- _TASK DESCRIPTION_:
Reproduce precisely the lines of the listing below, starting with the line that contains "function place(name, geometry, material, position" and stopping after the line that contains "obj.data = obj.data.copy()"; include nothing else.

(CAD and scene scripts)
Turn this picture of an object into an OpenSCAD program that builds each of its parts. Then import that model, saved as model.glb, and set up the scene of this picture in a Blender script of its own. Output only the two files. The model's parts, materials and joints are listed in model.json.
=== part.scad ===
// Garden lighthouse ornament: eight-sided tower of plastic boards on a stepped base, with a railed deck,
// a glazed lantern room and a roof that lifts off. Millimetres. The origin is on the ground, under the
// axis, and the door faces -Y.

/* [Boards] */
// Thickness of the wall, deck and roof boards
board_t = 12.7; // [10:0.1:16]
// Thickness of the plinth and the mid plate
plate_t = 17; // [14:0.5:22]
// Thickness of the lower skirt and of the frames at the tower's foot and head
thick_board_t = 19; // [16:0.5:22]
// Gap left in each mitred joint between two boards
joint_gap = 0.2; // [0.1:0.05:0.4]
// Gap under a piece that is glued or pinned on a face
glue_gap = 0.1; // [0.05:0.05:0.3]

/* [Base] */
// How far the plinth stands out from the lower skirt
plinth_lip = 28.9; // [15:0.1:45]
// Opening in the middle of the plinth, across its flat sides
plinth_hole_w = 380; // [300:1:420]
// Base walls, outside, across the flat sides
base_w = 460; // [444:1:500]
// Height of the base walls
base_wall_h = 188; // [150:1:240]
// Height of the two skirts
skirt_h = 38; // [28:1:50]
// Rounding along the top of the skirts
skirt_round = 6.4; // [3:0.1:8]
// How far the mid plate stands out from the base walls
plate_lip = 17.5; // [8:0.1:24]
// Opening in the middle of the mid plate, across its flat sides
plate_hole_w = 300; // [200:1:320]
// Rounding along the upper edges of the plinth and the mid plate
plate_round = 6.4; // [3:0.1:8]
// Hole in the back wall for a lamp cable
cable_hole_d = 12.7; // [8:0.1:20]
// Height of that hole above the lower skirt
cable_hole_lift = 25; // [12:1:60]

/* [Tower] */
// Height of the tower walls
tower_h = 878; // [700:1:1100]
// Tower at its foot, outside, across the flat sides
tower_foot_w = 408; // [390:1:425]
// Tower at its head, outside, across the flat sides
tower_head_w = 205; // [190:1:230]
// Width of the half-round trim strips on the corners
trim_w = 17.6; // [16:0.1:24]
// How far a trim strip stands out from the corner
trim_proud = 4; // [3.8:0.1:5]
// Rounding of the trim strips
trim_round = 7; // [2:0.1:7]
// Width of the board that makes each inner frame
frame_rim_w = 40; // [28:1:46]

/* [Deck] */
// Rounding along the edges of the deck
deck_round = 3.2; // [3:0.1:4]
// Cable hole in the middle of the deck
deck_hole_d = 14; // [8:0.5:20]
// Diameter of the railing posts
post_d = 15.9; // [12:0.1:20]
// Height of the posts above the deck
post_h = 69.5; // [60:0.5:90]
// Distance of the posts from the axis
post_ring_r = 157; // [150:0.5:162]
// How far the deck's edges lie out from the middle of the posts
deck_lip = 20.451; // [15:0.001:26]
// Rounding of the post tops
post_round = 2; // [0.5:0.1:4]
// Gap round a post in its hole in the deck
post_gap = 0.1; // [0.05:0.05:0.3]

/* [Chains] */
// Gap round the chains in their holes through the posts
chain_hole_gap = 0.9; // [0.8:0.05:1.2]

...

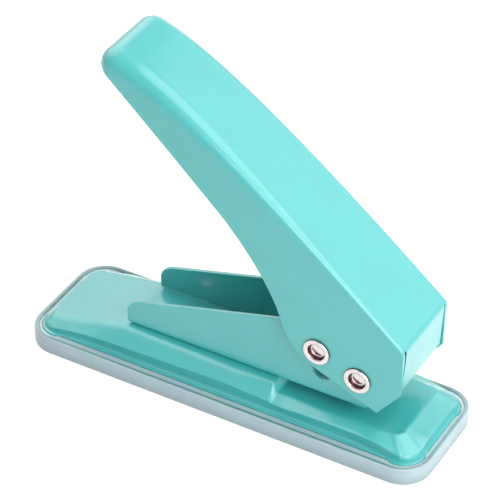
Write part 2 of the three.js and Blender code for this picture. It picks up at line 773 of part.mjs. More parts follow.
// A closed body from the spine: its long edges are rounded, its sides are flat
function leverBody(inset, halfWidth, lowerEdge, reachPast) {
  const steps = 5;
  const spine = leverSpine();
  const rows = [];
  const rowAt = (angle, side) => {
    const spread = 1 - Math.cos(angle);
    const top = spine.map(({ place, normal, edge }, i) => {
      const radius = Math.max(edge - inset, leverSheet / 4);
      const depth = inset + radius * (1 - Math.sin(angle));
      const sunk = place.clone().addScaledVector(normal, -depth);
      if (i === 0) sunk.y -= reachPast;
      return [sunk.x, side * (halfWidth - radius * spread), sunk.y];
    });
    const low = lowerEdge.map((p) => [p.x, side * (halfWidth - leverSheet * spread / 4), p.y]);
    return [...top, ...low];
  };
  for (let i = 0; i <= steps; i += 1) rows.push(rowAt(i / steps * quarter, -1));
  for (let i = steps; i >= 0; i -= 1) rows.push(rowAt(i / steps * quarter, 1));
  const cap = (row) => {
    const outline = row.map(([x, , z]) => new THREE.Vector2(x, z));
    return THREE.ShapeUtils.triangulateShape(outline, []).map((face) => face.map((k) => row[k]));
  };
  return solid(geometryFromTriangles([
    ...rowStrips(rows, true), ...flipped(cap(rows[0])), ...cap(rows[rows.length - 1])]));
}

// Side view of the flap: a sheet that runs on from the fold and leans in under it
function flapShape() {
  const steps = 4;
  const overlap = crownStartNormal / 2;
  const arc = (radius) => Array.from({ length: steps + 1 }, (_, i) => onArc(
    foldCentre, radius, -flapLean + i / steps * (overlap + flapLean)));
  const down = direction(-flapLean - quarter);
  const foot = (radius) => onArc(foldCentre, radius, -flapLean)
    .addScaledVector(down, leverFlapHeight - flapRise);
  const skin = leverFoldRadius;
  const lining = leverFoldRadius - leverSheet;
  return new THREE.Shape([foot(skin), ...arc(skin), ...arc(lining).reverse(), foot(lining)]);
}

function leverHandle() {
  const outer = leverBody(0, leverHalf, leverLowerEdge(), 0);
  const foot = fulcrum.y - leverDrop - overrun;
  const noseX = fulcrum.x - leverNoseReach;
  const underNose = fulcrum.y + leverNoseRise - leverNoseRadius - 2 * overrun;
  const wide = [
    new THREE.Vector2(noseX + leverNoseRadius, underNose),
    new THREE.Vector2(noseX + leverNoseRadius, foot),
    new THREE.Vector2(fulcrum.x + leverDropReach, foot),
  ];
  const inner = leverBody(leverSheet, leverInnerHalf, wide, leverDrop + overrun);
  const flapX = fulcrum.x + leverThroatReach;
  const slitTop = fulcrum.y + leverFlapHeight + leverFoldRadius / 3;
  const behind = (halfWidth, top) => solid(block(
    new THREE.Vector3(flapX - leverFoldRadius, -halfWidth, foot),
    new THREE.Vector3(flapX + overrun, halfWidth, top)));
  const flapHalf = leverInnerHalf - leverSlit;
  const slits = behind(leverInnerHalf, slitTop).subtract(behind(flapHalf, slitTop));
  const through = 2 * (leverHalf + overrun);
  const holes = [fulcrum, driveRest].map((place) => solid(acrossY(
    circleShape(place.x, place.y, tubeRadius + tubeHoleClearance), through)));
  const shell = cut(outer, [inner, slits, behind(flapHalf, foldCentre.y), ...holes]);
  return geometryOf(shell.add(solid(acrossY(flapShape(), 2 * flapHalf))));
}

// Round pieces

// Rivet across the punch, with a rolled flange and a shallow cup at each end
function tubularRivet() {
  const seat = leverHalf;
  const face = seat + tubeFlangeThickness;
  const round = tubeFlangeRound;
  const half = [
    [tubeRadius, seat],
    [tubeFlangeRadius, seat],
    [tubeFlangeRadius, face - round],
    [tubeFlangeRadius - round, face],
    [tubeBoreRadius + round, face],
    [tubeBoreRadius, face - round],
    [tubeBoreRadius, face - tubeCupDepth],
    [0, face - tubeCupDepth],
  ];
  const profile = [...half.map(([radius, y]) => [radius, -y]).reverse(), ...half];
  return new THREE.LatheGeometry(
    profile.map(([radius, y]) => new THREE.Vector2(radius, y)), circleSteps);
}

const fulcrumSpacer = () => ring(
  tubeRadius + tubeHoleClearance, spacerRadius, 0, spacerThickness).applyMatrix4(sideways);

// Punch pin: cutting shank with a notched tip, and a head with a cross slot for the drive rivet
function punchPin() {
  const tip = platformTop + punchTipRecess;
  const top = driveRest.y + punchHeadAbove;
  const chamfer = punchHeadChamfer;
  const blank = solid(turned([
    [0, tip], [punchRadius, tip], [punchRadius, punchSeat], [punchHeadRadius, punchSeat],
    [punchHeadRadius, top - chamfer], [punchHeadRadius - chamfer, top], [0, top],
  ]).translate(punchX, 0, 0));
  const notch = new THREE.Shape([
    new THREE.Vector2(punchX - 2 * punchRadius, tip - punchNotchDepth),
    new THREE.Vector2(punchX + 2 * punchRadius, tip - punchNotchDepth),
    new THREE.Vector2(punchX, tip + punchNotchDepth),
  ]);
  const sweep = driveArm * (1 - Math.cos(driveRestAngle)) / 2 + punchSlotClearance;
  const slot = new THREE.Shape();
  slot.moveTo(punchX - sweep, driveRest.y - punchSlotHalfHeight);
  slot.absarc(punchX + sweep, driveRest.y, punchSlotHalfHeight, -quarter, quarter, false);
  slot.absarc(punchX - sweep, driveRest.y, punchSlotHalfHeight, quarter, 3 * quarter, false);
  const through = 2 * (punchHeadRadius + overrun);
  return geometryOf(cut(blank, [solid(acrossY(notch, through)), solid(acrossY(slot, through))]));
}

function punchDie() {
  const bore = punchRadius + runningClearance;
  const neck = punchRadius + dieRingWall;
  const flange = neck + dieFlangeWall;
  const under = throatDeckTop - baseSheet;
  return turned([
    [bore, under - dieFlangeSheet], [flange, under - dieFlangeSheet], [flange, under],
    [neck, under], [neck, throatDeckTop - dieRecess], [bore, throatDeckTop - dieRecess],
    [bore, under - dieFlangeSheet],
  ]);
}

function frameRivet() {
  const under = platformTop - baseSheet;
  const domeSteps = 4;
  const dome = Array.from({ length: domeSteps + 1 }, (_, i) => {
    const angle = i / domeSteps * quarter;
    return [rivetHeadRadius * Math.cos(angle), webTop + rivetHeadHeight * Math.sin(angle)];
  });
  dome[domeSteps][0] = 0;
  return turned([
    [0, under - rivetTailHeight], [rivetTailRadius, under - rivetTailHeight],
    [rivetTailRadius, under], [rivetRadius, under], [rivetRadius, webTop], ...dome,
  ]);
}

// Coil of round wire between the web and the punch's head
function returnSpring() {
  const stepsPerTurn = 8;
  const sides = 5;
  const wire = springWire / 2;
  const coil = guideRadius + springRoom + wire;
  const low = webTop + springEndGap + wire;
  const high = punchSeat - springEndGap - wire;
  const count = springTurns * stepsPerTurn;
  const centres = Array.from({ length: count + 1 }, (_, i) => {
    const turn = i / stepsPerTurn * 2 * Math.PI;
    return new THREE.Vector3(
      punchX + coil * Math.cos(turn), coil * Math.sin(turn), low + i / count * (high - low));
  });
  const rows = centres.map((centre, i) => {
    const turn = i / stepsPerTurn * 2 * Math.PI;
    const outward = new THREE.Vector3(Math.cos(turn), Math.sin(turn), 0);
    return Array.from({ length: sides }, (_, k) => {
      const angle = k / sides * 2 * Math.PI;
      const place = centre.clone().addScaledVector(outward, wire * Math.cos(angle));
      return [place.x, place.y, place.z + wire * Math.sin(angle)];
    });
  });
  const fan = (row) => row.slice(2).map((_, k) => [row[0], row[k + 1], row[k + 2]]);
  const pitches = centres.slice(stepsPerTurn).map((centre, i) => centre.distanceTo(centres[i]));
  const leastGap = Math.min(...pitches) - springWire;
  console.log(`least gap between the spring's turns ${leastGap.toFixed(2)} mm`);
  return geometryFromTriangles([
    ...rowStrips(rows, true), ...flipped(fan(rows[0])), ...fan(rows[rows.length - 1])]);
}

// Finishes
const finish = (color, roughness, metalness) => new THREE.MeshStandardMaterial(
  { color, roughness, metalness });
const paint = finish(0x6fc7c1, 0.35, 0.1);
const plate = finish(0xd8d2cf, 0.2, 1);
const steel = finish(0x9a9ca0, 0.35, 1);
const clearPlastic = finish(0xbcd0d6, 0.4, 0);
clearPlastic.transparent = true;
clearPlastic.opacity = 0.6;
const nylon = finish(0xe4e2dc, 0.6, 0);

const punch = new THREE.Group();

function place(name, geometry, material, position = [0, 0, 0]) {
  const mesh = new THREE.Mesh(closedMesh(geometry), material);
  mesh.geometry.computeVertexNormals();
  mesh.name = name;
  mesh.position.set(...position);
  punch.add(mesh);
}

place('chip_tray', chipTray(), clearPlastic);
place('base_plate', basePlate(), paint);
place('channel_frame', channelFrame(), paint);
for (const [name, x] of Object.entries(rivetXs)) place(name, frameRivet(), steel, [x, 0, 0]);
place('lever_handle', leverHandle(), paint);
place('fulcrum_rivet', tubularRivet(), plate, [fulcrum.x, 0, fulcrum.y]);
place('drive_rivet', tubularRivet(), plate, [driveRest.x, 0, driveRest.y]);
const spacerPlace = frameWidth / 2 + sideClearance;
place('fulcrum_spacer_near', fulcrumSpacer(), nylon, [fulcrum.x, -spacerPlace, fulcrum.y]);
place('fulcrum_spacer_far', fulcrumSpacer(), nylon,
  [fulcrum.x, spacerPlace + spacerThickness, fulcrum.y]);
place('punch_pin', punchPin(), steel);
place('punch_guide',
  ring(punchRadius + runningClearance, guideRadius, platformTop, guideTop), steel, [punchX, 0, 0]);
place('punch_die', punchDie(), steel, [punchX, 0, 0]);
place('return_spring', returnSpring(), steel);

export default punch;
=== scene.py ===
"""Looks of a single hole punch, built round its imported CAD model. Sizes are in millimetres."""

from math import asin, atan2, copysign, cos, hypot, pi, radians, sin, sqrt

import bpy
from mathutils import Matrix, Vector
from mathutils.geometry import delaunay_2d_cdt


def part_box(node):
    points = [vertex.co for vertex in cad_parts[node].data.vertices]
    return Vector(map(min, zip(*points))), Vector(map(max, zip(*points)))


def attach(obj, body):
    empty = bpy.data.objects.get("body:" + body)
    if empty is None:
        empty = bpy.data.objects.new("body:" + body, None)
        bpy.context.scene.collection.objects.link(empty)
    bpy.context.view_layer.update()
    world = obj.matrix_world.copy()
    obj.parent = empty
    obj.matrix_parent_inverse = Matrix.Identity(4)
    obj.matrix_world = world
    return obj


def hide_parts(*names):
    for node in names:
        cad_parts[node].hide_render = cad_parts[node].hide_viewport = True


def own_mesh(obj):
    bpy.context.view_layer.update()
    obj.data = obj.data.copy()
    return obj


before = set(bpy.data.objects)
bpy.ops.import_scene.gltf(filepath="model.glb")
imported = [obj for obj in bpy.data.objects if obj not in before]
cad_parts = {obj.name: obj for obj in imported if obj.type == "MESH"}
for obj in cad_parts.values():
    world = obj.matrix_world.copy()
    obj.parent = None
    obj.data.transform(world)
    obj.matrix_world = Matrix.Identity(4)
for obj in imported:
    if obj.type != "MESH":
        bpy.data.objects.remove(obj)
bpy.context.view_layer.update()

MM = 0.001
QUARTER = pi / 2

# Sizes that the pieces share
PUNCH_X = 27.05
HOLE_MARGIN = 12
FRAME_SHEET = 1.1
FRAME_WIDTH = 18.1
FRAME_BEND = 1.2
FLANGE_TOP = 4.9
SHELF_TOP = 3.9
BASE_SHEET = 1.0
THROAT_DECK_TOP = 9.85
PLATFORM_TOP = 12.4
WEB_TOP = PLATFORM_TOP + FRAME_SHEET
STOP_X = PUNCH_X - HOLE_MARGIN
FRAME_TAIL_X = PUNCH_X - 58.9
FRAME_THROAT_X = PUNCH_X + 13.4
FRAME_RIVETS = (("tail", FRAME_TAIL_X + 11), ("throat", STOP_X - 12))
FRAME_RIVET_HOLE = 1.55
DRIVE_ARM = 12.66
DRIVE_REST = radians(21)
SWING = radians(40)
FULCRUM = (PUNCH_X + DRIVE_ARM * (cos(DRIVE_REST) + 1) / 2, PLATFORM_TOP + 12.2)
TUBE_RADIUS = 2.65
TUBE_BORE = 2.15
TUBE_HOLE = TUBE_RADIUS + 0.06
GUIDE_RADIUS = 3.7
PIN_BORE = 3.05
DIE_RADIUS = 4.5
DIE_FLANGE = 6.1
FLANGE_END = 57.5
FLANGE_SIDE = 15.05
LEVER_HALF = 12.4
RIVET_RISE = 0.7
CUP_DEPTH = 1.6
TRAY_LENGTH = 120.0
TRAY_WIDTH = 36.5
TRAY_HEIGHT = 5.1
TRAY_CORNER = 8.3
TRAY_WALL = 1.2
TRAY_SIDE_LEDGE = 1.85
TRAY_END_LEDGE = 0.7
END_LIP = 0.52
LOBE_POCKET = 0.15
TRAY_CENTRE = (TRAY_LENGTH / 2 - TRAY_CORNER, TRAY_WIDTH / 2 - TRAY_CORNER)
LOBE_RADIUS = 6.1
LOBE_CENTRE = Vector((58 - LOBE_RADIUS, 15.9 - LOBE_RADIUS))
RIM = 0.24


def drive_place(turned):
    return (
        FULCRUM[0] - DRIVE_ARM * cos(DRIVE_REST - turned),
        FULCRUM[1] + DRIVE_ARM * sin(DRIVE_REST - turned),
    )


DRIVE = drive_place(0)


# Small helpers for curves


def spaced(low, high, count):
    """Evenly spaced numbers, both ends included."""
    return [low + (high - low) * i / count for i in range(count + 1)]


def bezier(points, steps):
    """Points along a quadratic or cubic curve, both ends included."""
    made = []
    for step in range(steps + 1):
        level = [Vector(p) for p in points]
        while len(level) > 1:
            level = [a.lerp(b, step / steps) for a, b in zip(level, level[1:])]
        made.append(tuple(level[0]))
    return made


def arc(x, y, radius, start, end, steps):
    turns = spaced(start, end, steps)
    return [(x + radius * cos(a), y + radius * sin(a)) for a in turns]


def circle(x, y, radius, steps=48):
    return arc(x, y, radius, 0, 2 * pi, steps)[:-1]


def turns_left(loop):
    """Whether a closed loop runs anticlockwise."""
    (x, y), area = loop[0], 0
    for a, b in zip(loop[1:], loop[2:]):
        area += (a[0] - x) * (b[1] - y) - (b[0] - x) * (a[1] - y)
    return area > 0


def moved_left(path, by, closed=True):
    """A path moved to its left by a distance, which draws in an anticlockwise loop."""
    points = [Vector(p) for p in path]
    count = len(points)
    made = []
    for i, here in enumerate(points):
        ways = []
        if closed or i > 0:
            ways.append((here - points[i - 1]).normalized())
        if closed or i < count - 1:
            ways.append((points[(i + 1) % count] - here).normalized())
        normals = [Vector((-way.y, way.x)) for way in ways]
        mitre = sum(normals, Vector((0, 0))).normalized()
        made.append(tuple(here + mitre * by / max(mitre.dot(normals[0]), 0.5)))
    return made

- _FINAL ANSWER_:
function place(name, geometry, material, position = [0, 0, 0]) {
  const mesh = new THREE.Mesh(closedMesh(geometry), material);
  mesh.geometry.computeVertexNormals();
  mesh.name = name;
  mesh.position.set(...position);
  punch.add(mesh);
}

place('chip_tray', chipTray(), clearPlastic);
place('base_plate', basePlate(), paint);
place('channel_frame', channelFrame(), paint);
for (const [name, x] of Object.entries(rivetXs)) place(name, frameRivet(), steel, [x, 0, 0]);
place('lever_handle', leverHandle(), paint);
place('fulcrum_rivet', tubularRivet(), plate, [fulcrum.x, 0, fulcrum.y]);
place('drive_rivet', tubularRivet(), plate, [driveRest.x, 0, driveRest.y]);
const spacerPlace = frameWidth / 2 + sideClearance;
place('fulcrum_spacer_near', fulcrumSpacer(), nylon, [fulcrum.x, -spacerPlace, fulcrum.y]);
place('fulcrum_spacer_far', fulcrumSpacer(), nylon,
  [fulcrum.x, spacerPlace + spacerThickness, fulcrum.y]);
place('punch_pin', punchPin(), steel);
place('punch_guide',
  ring(punchRadius + runningClearance, guideRadius, platformTop, guideTop), steel, [punchX, 0, 0]);
place('punch_die', punchDie(), steel, [punchX, 0, 0]);
place('return_spring', returnSpring(), steel);

export default punch;
=== scene.py ===
"""Looks of a single hole punch, built round its imported CAD model. Sizes are in millimetres."""

from math import asin, atan2, copysign, cos, hypot, pi, radians, sin, sqrt

import bpy
from mathutils import Matrix, Vector
from mathutils.geometry import delaunay_2d_cdt


def part_box(node):
    points = [vertex.co for vertex in cad_parts[node].data.vertices]
    return Vector(map(min, zip(*points))), Vector(map(max, zip(*points)))


def attach(obj, body):
    empty = bpy.data.objects.get("body:" + body)
    if empty is None:
        empty = bpy.data.objects.new("body:" + body, None)
        bpy.context.scene.collection.objects.link(empty)
    bpy.context.view_layer.update()
    world = obj.matrix_world.copy()
    obj.parent = empty
    obj.matrix_parent_inverse = Matrix.Identity(4)
    obj.matrix_world = world
    return obj


def hide_parts(*names):
    for node in names:
        cad_parts[node].hide_render = cad_parts[node].hide_viewport = True


def own_mesh(obj):
    bpy.context.view_layer.update()
    obj.data = obj.data.copy()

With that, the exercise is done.